Task details:
Would you print the material exactly, starting at its first line and ending at the line holding "return piece(node +"?

Source material:
◆ ◆ ◆ ◆ ◆

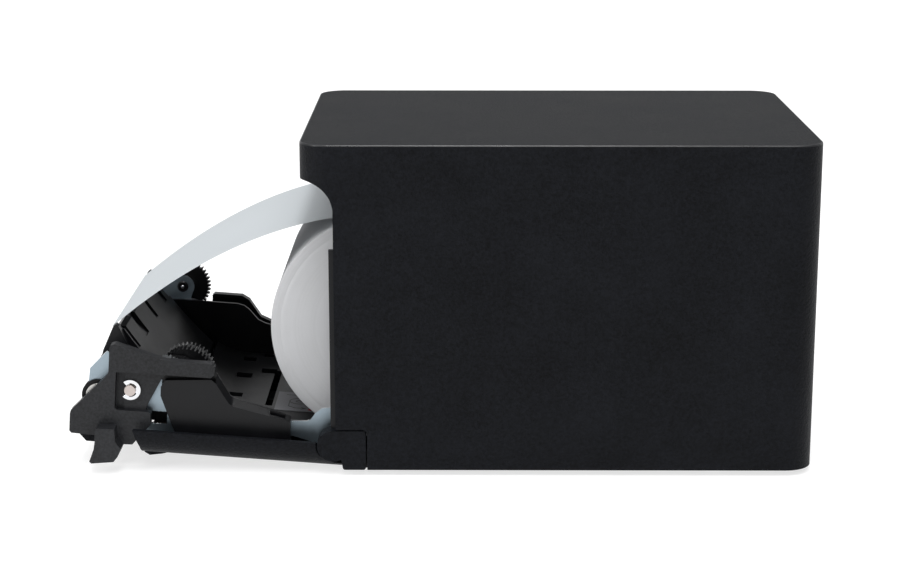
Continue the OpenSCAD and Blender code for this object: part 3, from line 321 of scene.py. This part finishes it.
def cad_mesh(node):
    """A CAD node's own mesh, welded, with its flat faces whole again."""
    bm = bmesh.new()
    bm.from_mesh(frame["nodes"][node].data)
    bmesh.ops.remove_doubles(bm, verts=bm.verts, dist=2e-6)
    if node not in HOLED_FACES:
        bmesh.ops.dissolve_limit(bm, angle_limit=math.radians(0.4), verts=bm.verts, edges=bm.edges)
    return bm


def soften(bm, width, segments=2, angle=28, where=None, material=-1):
    """Rounds the sharp edges. where takes an edge's middle in millimetres and says whether to.
    material is the slot of the new faces, or -1 for that of their neighbours."""
    edges = [e for e in bm.edges if len(e.link_faces) == 2
             and e.calc_face_angle(0) > math.radians(angle)
             and (where is None or where((e.verts[0].co + e.verts[1].co) / 2 / MM))]
    bmesh.ops.bevel(bm, geom=edges, offset=width * MM, segments=segments, profile=0.5,
                    affect="EDGES", clamp_overlap=True, offset_type="OFFSET", material=material)


def softened(node, width, material=None):
    """A copy of a CAD node with rounded edges, which stands for it."""
    bm = cad_mesh(node)
    soften(bm, width)
    return piece(node + "_moulded", bm, BODY_OF[node], SLOTS[node], material, (node,))


def stand_case():
    bm = cad_mesh("case_cover")
    top = max(v.co.z for v in bm.verts) / MM
    soften(bm, 0.5, 3, 28, lambda p: p.z > top - 0.1, 1)
    soften(bm, 0.3, 2, 40, lambda p: p.z < top - 1.2)
    made = piece("case_shell", bm, "chassis", "case_plastic", replaces=("case_cover",))
    made.data.materials.append(SMOOTH_RIM)


def steel_frame():
    """The cover's steel plates, with bright cut edges round their blue-grey faces."""
    bm = cad_mesh("cover_frame")
    for face in bm.faces:
        if abs(face.normal.x) < 0.3:
            face.material_index = 1
    edges = [e for e in bm.edges if len(e.link_faces) == 2 and e.calc_face_angle(0) > math.radians(60)]
    bmesh.ops.bevel(bm, geom=edges, offset=0.12 * MM, segments=1, profile=0.5, affect="EDGES",
                    clamp_overlap=True, material=1)
    made = piece("steel_frame", bm, "cover", "sheet_steel", replaces=("cover_frame",))
    made.data.materials.append(CUT_EDGE)
    flat_faces(made, lambda n: abs(n.x) > 0.999)


def flat_faces(made, where):
    for polygon in made.data.polygons:
        if where(polygon.normal):
            polygon.use_smooth = False


def lathe(bm, profile, centre, segments):
    """Turns a closed profile of (x, radius) in millimetres round a line along X through centre."""
    rings = []
    for i in range(segments):
        angle = 2 * math.pi * i / segments
        rings.append([bm.verts.new(in_world(centre[0] + x, centre[1] + r * math.cos(angle),
                                            centre[2] + r * math.sin(angle))) for x, r in profile])
    count = len(profile)
    for i in range(segments):
        here, there = rings[i], rings[(i + 1) % segments]
        for j in range(count):
            k = (j + 1) % count
            bm.faces.new((here[j], here[k], there[k], there[j]))


def prism(bm, sections):
    """Joins matching outlines of vertices into one closed body."""
    count = len(sections[0])
    for here, there in zip(sections, sections[1:]):
        for j in range(count):
            k = (j + 1) % count
            bm.faces.new((here[j], here[k], there[k], there[j]))
    bm.faces.new(sections[0])
    bm.faces.new(list(reversed(sections[-1])))


def wound_roll():
    """The paper roll: its wound edges stand in slightly uneven steps, with one deeper ring."""
    draws = random.Random(7)
    bm = bmesh.new()
    face = []
    bore_radius, near_rim = 9.02, 0.35
    ring_radius, ring_depth = ROLL_R - 3.5, 0.14
    radius = bore_radius
    while radius < ROLL_R - near_rim:
        deep = ring_depth if abs(radius - ring_radius) < near_rim else draws.uniform(0.02, 0.06)
        face.append((ROLL_HALF - deep, radius))
        radius += draws.uniform(0.35, 1.1)
    face += [(ROLL_HALF - 0.03, ROLL_R - 0.3), (ROLL_HALF - 0.1, ROLL_R - 0.08),
             (ROLL_HALF - 0.25, ROLL_R)]
    profile = face + [(-x, r) for x, r in reversed(face)]
    lathe(bm, profile, (0, ROLL_Y, ROLL_Z), 192)
    piece("wound_paper_roll", bm, "paper_roll", "thermal_paper", roll_paper(), ("paper_roll",))


def wound_core():
    """The cardboard core, with eased edges at both ends."""
    bm = bmesh.new()
    ease = 0.25
    end = [(CORE_HALF - ease, CORE_OUTER), (CORE_HALF, CORE_OUTER - ease),
           (CORE_HALF, CORE_INNER + ease), (CORE_HALF - ease, CORE_INNER)]
    profile = [(-x, r) for x, r in reversed(end)] + end
    lathe(bm, profile, (0, ROLL_Y, ROLL_Z), 96)
    piece("wound_core", bm, "roll_core", "core_card", replaces=("roll_core",))


def strip_point(s, x):
    """A point of the loose paper, s millimetres out from the roll's top."""
    return in_world(x, ROLL_Y - s, STRIP_TOP - STRIP_DROP * s * s)


def paper_band(name, start, end, steps):
    """A length of the loose paper as one open surface, with no thickness."""
    bm = bmesh.new()
    across = 12
    grid = []
    for i in range(steps + 1):
        s = start + (end - start) * i / steps
        grid.append([bm.verts.new(strip_point(s, ROLL_HALF * (2 * j / across - 1)))
                     for j in range(across + 1)])
    for i in range(steps):
        for j in range(across):
            bm.faces.new((grid[i][j], grid[i][j + 1], grid[i + 1][j + 1], grid[i + 1][j]))
    return piece(name, bm, None, "thermal_paper", replaces=("paper_strip",), weighted=False)


def loose_paper():
    """The paper between the roll and the ridge, in two sheets that each cross one joint."""
    lead = paper_band("paper_lead", 0.0, LEAD_END, 16)
    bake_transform(lead)
    strip = paper_band("paper_strip_loose", LEAD_END, STRIP_END, 48)
    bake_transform(strip)


def slope_section(bm, outer, inner):
    """One cut across the slope, from its outer edge to (x, u, v) inside."""
    u, v = outer
    x, inner_u, inner_v = inner
    return [bm.verts.new(on_cover(*p)) for p in
            ((SLOPE_X, u, v), (x, inner_u, inner_v), (x, u, v - SLOPE_DEPTH),
             (SLOPE_FOOT_X, u, v - SLOPE_DEPTH))]


def wall_slope():
    """The slope between the right wall's outer edge and its higher inner rim, open over the rim's slot."""
    edges = list(zip(SLOPE_OUTER, SLOPE_INNER))
    for number, part in enumerate((edges[:4], edges[4:])):
        bm = bmesh.new()
        prism(bm, [slope_section(bm, outer, (SLOPE_INNER_X, *inner)) for outer, inner in part])
        soften(bm, 0.15, 2, 30)
        piece(f"tray_rim_slope_{number}", bm, "cover", "frame_plastic")
    bm = bmesh.new()
    prism(bm, [slope_section(bm, (u, v), (RIM_SLOT_X, u, v + RIM_SLOT_V)) for u, v in
               ((23.4, 6.9), (17.8, 5.75))])
    piece("tray_rim_edge", bm, "cover", "frame_plastic")


def cover_disc(bm, centre, x0, x1, profile, segments=40):
    """A turned part on an axis of the cover: profile lists (share of x0..x1, radius)."""
    world = on_cover(0, *centre) / MM
    lathe(bm, [(x0 + (x1 - x0) * t, r) for t, r in profile], (0, world.y, world.z), segments)


def stud_caps():
    """A black collar and a bright screw end where the feed gear's stud meets its plate."""
    bm = bmesh.new()
    cover_disc(bm, FEED_STUD_AT, -52.0, -51.0, [(0, 0.7), (0, 2.2), (0.6, 2.2), (1, 1.8), (1, 0.7)])
    piece("feed_stud_collar", bm, "cover", "gear_plastic")
    bm = bmesh.new()
    cover_disc(bm, FEED_STUD_AT, -52.2, -50.6, [(0, 0.05), (0, 0.65), (0.8, 0.65), (1, 0.4), (1, 0.05)])
    piece("feed_stud_end", bm, "cover", "screw_steel")


def helix(bm, point_at, wire, turns, per_turn=20, sides=8):
    """Sweeps a round wire along point_at(t), for t from 0 to turns."""
    count = int(turns * per_turn)
    centres = [point_at(turns * i / count) for i in range(count + 1)]
    rings = []
    for i, centre in enumerate(centres):
        along = (centres[min(i + 1, count)] - centres[max(i - 1, 0)]).normalized()
        side = along.orthogonal().normalized() if not rings else (side - along * side.dot(along)).normalized()
        up = along.cross(side)
        rings.append([bm.verts.new(centre + (side * math.cos(a) + up * math.sin(a)) * wire)
                      for a in (2 * math.pi * j / sides for j in range(sides))])
    for here, there in zip(rings, rings[1:]):
        for j in range(sides):
            k = (j + 1) % sides
            bm.faces.new((here[j], here[k], there[k], there[j]))
    bm.faces.new(list(reversed(rings[0])))
    bm.faces.new(rings[-1])


def coil_springs():
    """Real coils in the places of the stacked rings. Lengths here are in metres."""
    low, high = (Vector(c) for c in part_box("head_springs"))
    bm = bmesh.new()
    y = (low.y + high.y) / 2
    turns, radius, end_gap = 3, 0.0024, 0.00018
    rise = (high.z - low.z - 2 * end_gap) / turns
    for x in (-27, 3, 33):
        helix(bm, lambda t, x=x: Vector((x * MM + radius * math.cos(2 * math.pi * t),
                                         y + radius * math.sin(2 * math.pi * t),
                                         low.z + end_gap + rise * t)), 0.00016, turns)
    piece("head_coils", bm, "chassis", "spring_steel", replaces=("head_springs",))
    bm = bmesh.new()
    centre = on_cover(0, *LEVER_AT)
    lever_turns, lever_radius, first_x, length = 2.5, 0.0026, 0.05345, 0.00085
    helix(bm, lambda t: Vector((first_x + length * t / lever_turns,
                                centre.y + lever_radius * math.cos(2 * math.pi * t),
                                centre.z + lever_radius * math.sin(2 * math.pi * t))), 0.0002, lever_turns)
    piece("lever_coil", bm, "cover", "spring_steel", replaces=("lever_spring",))


def flat_strokes(bm, strokes, lift, width):
    """Raised lines on the tray's label. Strokes are lists of (x, u) points."""
    for stroke in strokes:
        for (x0, u0), (x1, u1) in zip(stroke, stroke[1:]):
            along = Vector((x1 - x0, u1 - u0)).normalized() * width / 2
            side = Vector((-along.y, along.x))
            start, end = Vector((x0, u0)) - along, Vector((x1, u1)) + along
            corners = [start + side, end + side, end - side, start - side]
            top = [bm.verts.new(on_cover(*corner, lift)) for corner in corners]
            low = [bm.verts.new(on_cover(*corner, lift - INK_DEPTH)) for corner in corners]
            bm.faces.new(top)
            bm.faces.new(list(reversed(low)))
            for j in range(4):
                k = (j + 1) % 4
                bm.faces.new((top[j], low[j], low[k], top[k]))


def ring_points(x, u, r, count=20):
    return [(x + r * math.cos(2 * math.pi * i / count), u + r * math.sin(2 * math.pi * i / count))
            for i in range(count + 1)]


def label_drawing():
    """A generic drawing of a roll and its paper's way, with one small red mark."""
    bm = bmesh.new()
    flat_strokes(bm, [ring_points(18, 15.5, 3.4), ring_points(18, 15.5, 1.0, 10),
                      [(18, 18.9), (24.5, 18.9), (26.5, 16.5), (26.5, 12.5)],
                      [(25.4, 14.0), (26.5, 12.4), (27.6, 14.0)],
                      [(10.5, 20.5), (10.5, 11.0), (14.0, 10.2), (24.5, 10.2)]], INK_V, 0.3)
    piece("label_lines", bm, "cover", "frame_plastic")
    bm = bmesh.new()
    flat_strokes(bm, [ring_points(27.6, 10.4, 0.55, 12), [(27.3, 10.4), (27.9, 10.4)]], INK_V, 0.9)
    piece("label_mark", bm, "cover", "label_paper", RED_INK)


# ---- Pieces ----

stand_case()
steel_frame()
wound_roll()
wound_core()
loose_paper()
wall_slope()
stud_caps()
coil_springs()
label_drawing()
ROUNDED = {
    "hinge_cheek_right": 0.4, "hinge_cheek_left": 0.4, "inner_wall_right": 0.3,
    "inner_wall_left": 0.3, "cover_panel": 0.35, "front_band": 0.35, "inner_tray": 0.35,
    "mech_body": 0.3, "release_lever": 0.5, "roll_bucket": 0.3,
    "lever_clip": 0.12, "lever_shaft": 0.15, "platen_shaft": 0.12, "platen_bushings": 0.2,
    "base_frame": 0.3, "connector_panel": 0.3, "exit_guide": 0.2,
    "feed_button": 0.35, "power_button": 0.35,
}
for cad_node, radius in ROUNDED.items():
    softened(cad_node, radius, material=BRIGHT_SHAFT if cad_node == "platen_shaft" else None)

# Every CAD node that still shows gets its procedural finish
for cad_node, shown in frame["nodes"].items():
    shown.data.materials.clear()
    shown.data.materials.append(PALETTE[SLOTS[cad_node]])


# ---- Stage ----

def stage():
    bm = bmesh.new()
    bmesh.ops.create_circle(bm, cap_ends=True, segments=64, radius=12)
    mesh = bpy.data.meshes.new("floor")
    bm.to_mesh(mesh)
    bm.free()
    floor = bpy.data.objects.new("floor", mesh)
    scene.collection.objects.link(floor)
    paper = surface("pale_floor", (0.42, 0.42, 0.42), 0.9, level=0.05, grain=0.05, depth=0.001,
                    mottle=0.004)
    shader = paper.node_tree.nodes["Principled BSDF"]
    shader.inputs["Emission Color"].default_value = (1, 1, 1, 1)
    shader.inputs["Emission Strength"].default_value = 0.72
    mesh.materials.append(paper)


def sun_light(name, tilt, strength, spread_angle):
    light = bpy.data.lights.new(name, "SUN")
    light.energy = strength
    light.angle = math.radians(spread_angle)
    holder = bpy.data.objects.new(name, light)
    scene.collection.objects.link(holder)
    holder.rotation_euler = [math.radians(t) for t in tilt]


def area_light(name, place, target, size, watts):
    light = bpy.data.lights.new(name, "AREA")
    light.shape = "RECTANGLE"
    light.size, light.size_y = size
    light.energy = watts
    holder = bpy.data.objects.new(name, light)
    scene.collection.objects.link(holder)
    holder.location = place
    holder.rotation_mode = "QUATERNION"
    holder.rotation_quaternion = (Vector(target) - Vector(place)).to_track_quat("-Z", "Y")


stage()
sun_light("overhead", (0, 12, 0), 1.5, 70)
area_light("back_softbox", (-2.2, 0, 0.78), (0, 0, 0.1), (3.5, 1.1), 4)
area_light("top_strip", (0.38, 0, 1.5), (0, 0, 0.1), (0.25, 2.5), 15)
area_light("front_fill", (0.9, -1.4, 0.7), (0, -0.05, 0.05), (0.25, 1.2), 11)

world = bpy.data.worlds.new("studio")
world.use_nodes = True
world.node_tree.nodes["Background"].inputs["Color"].default_value = (0.97, 0.98, 1, 1)
world.node_tree.nodes["Background"].inputs["Strength"].default_value = 0.3
scene.world = world
scene.view_settings.view_transform = "Standard"

# ---- Camera ----

PITCH, YAW = 0.239073, -0.005203
lens_data = bpy.data.cameras.new("camera")
lens_data.sensor_width = 36
lens_data.lens = 82.83
lens_data.clip_start, lens_data.clip_end = 0.01, 60
camera = bpy.data.objects.new("camera", lens_data)
scene.collection.objects.link(camera)
camera.location = (0.75852, -0.03448, 0.23765)
camera.rotation_mode = "QUATERNION"
looks = Vector((-math.cos(YAW) * math.cos(PITCH), math.sin(YAW) * math.cos(PITCH), -math.sin(PITCH)))
camera.rotation_quaternion = looks.to_track_quat("-Z", "Y")
scene.camera = camera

◆ ◆ ◆ ◆ ◆

Answer for this exercise:
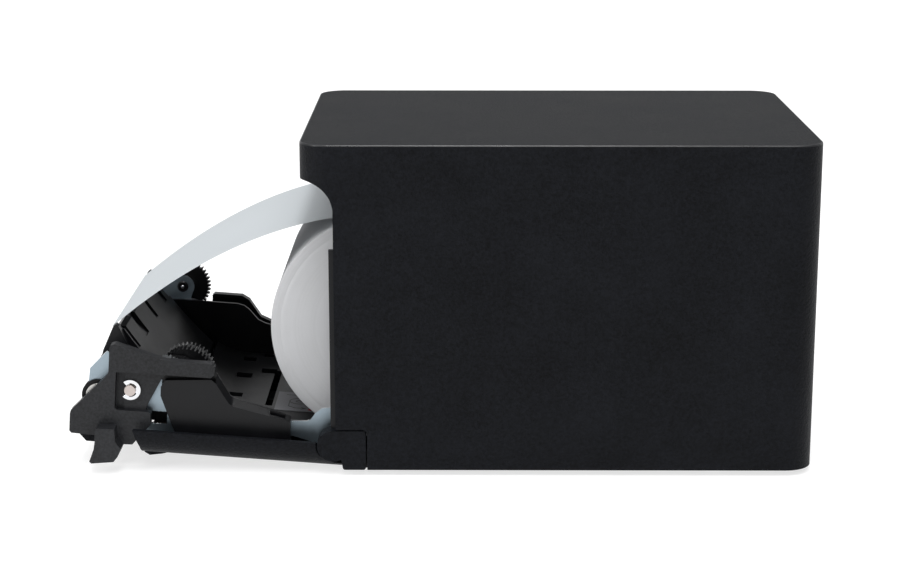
Continue the OpenSCAD and Blender code for this object: part 3, from line 321 of scene.py. This part finishes it.
def cad_mesh(node):
    """A CAD node's own mesh, welded, with its flat faces whole again."""
    bm = bmesh.new()
    bm.from_mesh(frame["nodes"][node].data)
    bmesh.ops.remove_doubles(bm, verts=bm.verts, dist=2e-6)
    if node not in HOLED_FACES:
        bmesh.ops.dissolve_limit(bm, angle_limit=math.radians(0.4), verts=bm.verts, edges=bm.edges)
    return bm


def soften(bm, width, segments=2, angle=28, where=None, material=-1):
    """Rounds the sharp edges. where takes an edge's middle in millimetres and says whether to.
    material is the slot of the new faces, or -1 for that of their neighbours."""
    edges = [e for e in bm.edges if len(e.link_faces) == 2
             and e.calc_face_angle(0) > math.radians(angle)
             and (where is None or where((e.verts[0].co + e.verts[1].co) / 2 / MM))]
    bmesh.ops.bevel(bm, geom=edges, offset=width * MM, segments=segments, profile=0.5,
                    affect="EDGES", clamp_overlap=True, offset_type="OFFSET", material=material)


def softened(node, width, material=None):
    """A copy of a CAD node with rounded edges, which stands for it."""
    bm = cad_mesh(node)
    soften(bm, width)
    return piece(node + "_moulded", bm, BODY_OF[node], SLOTS[node], material, (node,))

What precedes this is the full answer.